The duo say that after a few failed attempts to get the thumbs up, Diddy tried to inspire them by letting the jeers fly like champagne bubbles in a rap video.

"He started booing us on the joking tip," Dre continued. "We'd be in the club and walk pass him, and he's like, 'Booooo! Booooo!' Really booing. Next thing you know, we hear Tim got a record on [Diddy's album]. Tim is the type of producer that if he gives you a record, that's going to define the [album]. Me and Scott was in the studio complaining how we couldn't get a record on the album, then the next day Scott comes in and says, 'I got on the album.' "

Seeing their good friends Timbo and "Scott Steezy" gain Diddy's approval pushed the Miami twosome to step their game up like never before.

"So we're like, damn it," said Cool, picking up where his partner left off. "We were the odd men out. So we made the most left-field — but still hot — record with a crazy hook. People was like, 'What's this? Why are you giving this to Puff?' We called him, and he was like, 'That's what they said? Bring it to me now.' We got a thumbs up. As of right now, we're on the Diddy album, but anything could change."
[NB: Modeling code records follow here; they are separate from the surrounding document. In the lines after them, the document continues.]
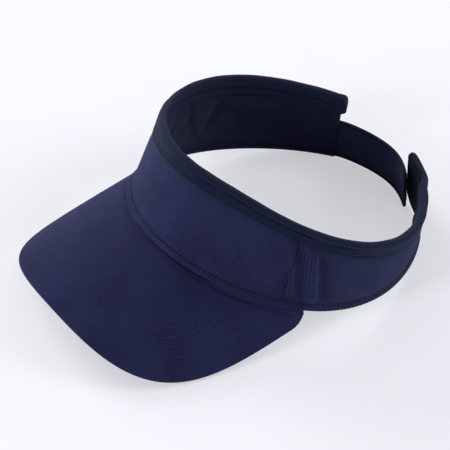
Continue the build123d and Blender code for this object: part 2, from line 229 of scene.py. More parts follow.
# %% Woven cloth
def woven(name, pale, dark, rib, depth, turn=0.0, shares=(0.4, 0.45)):
    """Ribs of one pitch and depth in millimetres; `shares` is how much ribs and yarn do to the colour."""
    m = new_material(name)
    place = add(m, "ShaderNodeTexCoord")
    lay = add(m, "ShaderNodeMapping", {"Rotation": (0, 0, math.radians(turn))},
              {"Vector": place.outputs["UV"]})
    # a wave repeats every 2 pi / 20 of its scaled coordinate
    ribs = add(m, "ShaderNodeTexWave", {"Scale": 0.31416 / rib, "Distortion": 0.9, "Detail": 2.0,
                                       "Detail Scale": 1.0}, {"Vector": lay.outputs[0]})
    # yarn is uneven over a few millimetres; cloth fades and creases over a few centimetres
    yarn = add(m, "ShaderNodeTexNoise", {"Scale": 0.9, "Detail": 3.0}, {"Vector": place.outputs["UV"]})
    wash = add(m, "ShaderNodeTexNoise", {"Scale": 0.035, "Detail": 2.0}, {"Vector": place.outputs["UV"]})
    shade = add(m, "ShaderNodeMath", {"operation": "MULTIPLY_ADD", 1: shares[0]},
                {0: ribs.outputs["Fac"], 2: wash.outputs["Fac"]})
    shade = add(m, "ShaderNodeMath", {"operation": "MULTIPLY_ADD", 1: shares[1]},
                {0: yarn.outputs["Fac"], 2: shade.outputs[0]})
    height = add(m, "ShaderNodeMath", {"operation": "MULTIPLY_ADD", 1: 0.5},
                 {0: yarn.outputs["Fac"], 2: ribs.outputs["Fac"]})
    return fibrous(m, shade.outputs[0], height.outputs[0], (0.45, 1.0), dark, pale, depth, {
        "Roughness": 0.85, "Specular IOR Level": 0.12, "Sheen Weight": 0.09, "Sheen Roughness": 0.45,
        "Sheen Tint": colour("#8f9cd6")})


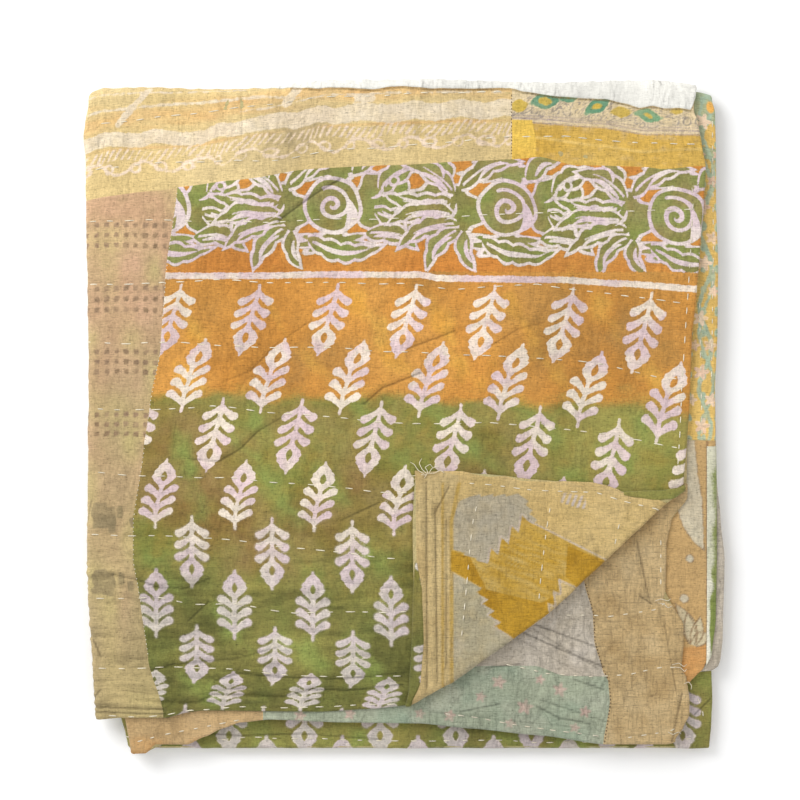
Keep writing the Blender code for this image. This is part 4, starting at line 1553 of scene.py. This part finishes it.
# Blossoms of the strip at the right: (right, down, radius).
BLOSSOMS = (
    (704, 118, 8), (699, 152, 7), (713, 178, 6), (703, 205, 8), (713, 236, 7), (705, 262, 8),
    (714, 290, 6), (701, 318, 8), (711, 345, 7), (702, 372, 8), (712, 400, 7), (703, 426, 8),
    (694, 240, 6), (695, 345, 6), (692, 400, 6), (718, 150, 5),
)


def floral_marks(right, down):
    """The marks of the flowered strip at the right."""
    branch = np.abs(right - 706 - 6 * np.sin(down / 13.0)) - 2.2
    branch = np.minimum(branch, np.abs(right - 707 + 7 * np.sin(down / 17.0 + 1)) - 1.8)
    leaves = np.hypot((right - 697) % 14 - 7, (down * 0.7) % 15 - 7.5) - 3.0
    oval = (np.hypot((right - 711) / 4, (down - 102) / 6) - 1) * 4
    return {
        "branch": cover(np.minimum(branch, leaves) + speckle(right, down, 0.8, 3, 97)),
        "blossom": cover(flowers(right, down, BLOSSOMS, 0.3)),
        "teal": cover(np.minimum(down - 118, np.abs(down - 150) - 6)),
        "oval": cover(oval),
    }


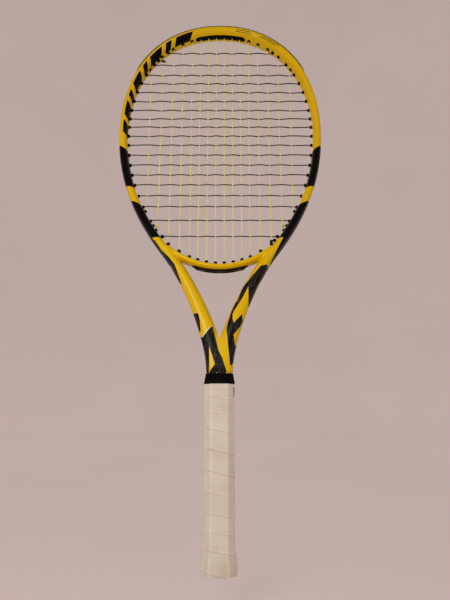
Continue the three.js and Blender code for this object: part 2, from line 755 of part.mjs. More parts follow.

Diddy is just one participant in the parade of artists that Cool & Dre have been working with (see "Cool & Dre Look To Follow 'Lean Back' With A Hits Epidemic"). They say they have no less than seven singles coming out in the next few months, including another one from Fat Joe, a record by freestyle slayer Jae Mills, the reintroduction song by 3LW and a few from newcomers they are trying to break, like their own artists Dirtbag and Tony Sunshine. In the more established arena, they gave the Game two records for his new album ("He told us, 'I want my whole album to be all Dr. Dre and Cool & Dre," Dre said) and just finished up with Mary J. Blige and Busta Rhymes.

"[Busta] has a million songs," Dre said. "He literally will play you a record every three minutes forever. He records every day. The problem is, you give Busta a record and there's no guarantee the song will make the album because he records a thousand songs a day. He's incredibly talented. He can do anything — rhyme fast, slow, stutter, sing. He's a problem. So we getting back in the studio with him. We have a song called 'Bubble Gum' with a chick blowing bubble gum through the whole beat and the bubble is popping. It's gonna be stupid. Busta's dope."

Cool & Dre just completed a record with Usher's new artist Rico Love in New York; this week they're going back to Miami to work in separate sessions with Foxy Brown and LL Cool J.

"We got one record ready that we're gonna let him hear," Cool said about the plan for Uncle L. "But we're just gonna go in and bang some heat rocks. In the studio we just vibe and come up with stuff. You got a legend in there, so it's gonna be serious."

"It's the 20th anniversary of his first album, so he's trying to take it back," Dre added. "Not with the exact sound, but with the feeling of that. That was '85, so we gonna have to do something extra hot. We got a record in mind for him, though."